■ **Work to do**
Copy every line in which the string "from" occurs.

^^^^^^^^^^^^^^^^

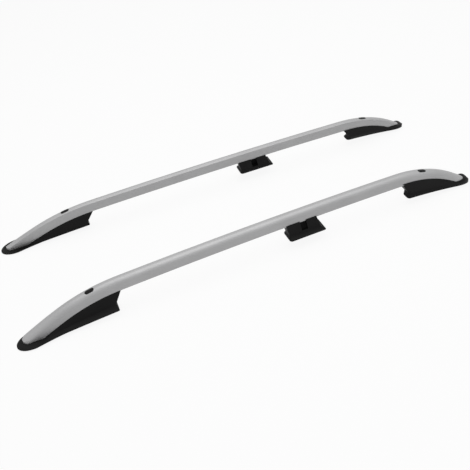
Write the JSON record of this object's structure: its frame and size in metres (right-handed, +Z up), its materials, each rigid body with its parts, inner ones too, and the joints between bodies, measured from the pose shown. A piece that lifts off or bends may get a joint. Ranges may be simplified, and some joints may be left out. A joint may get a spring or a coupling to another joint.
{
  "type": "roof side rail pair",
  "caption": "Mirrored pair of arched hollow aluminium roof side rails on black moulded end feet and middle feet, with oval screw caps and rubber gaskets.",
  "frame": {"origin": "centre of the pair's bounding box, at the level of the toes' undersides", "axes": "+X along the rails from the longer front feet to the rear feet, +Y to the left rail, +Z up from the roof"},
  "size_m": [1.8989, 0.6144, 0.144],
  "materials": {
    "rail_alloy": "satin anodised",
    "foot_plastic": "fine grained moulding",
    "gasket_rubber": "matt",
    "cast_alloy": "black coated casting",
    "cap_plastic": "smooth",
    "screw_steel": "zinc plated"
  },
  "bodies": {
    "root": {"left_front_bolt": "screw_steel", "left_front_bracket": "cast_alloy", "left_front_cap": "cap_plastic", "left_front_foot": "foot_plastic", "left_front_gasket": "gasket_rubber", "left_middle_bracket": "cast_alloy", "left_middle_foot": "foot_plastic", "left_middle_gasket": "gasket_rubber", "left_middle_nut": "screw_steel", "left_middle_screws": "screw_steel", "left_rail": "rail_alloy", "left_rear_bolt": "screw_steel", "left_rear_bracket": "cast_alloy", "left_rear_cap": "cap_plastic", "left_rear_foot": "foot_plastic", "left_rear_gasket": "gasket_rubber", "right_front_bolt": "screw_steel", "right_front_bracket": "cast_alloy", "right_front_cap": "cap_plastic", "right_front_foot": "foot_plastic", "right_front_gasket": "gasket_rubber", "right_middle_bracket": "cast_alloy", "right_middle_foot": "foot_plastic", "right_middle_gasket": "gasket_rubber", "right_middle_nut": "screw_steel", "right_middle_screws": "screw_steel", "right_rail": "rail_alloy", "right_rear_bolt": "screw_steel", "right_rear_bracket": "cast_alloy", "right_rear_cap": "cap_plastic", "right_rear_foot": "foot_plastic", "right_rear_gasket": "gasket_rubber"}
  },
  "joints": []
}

^^^^^^^^^^^^^^^^

■ **Task answer**
Write the JSON record of this object's structure: its frame and size in metres (right-handed, +Z up), its materials, each rigid body with its parts, inner ones too, and the joints between bodies, measured from the pose shown. A piece that lifts off or bends may get a joint. Ranges may be simplified, and some joints may be left out. A joint may get a spring or a coupling to another joint.
  "frame": {"origin": "centre of the pair's bounding box, at the level of the toes' undersides", "axes": "+X along the rails from the longer front feet to the rear feet, +Y to the left rail, +Z up from the roof"},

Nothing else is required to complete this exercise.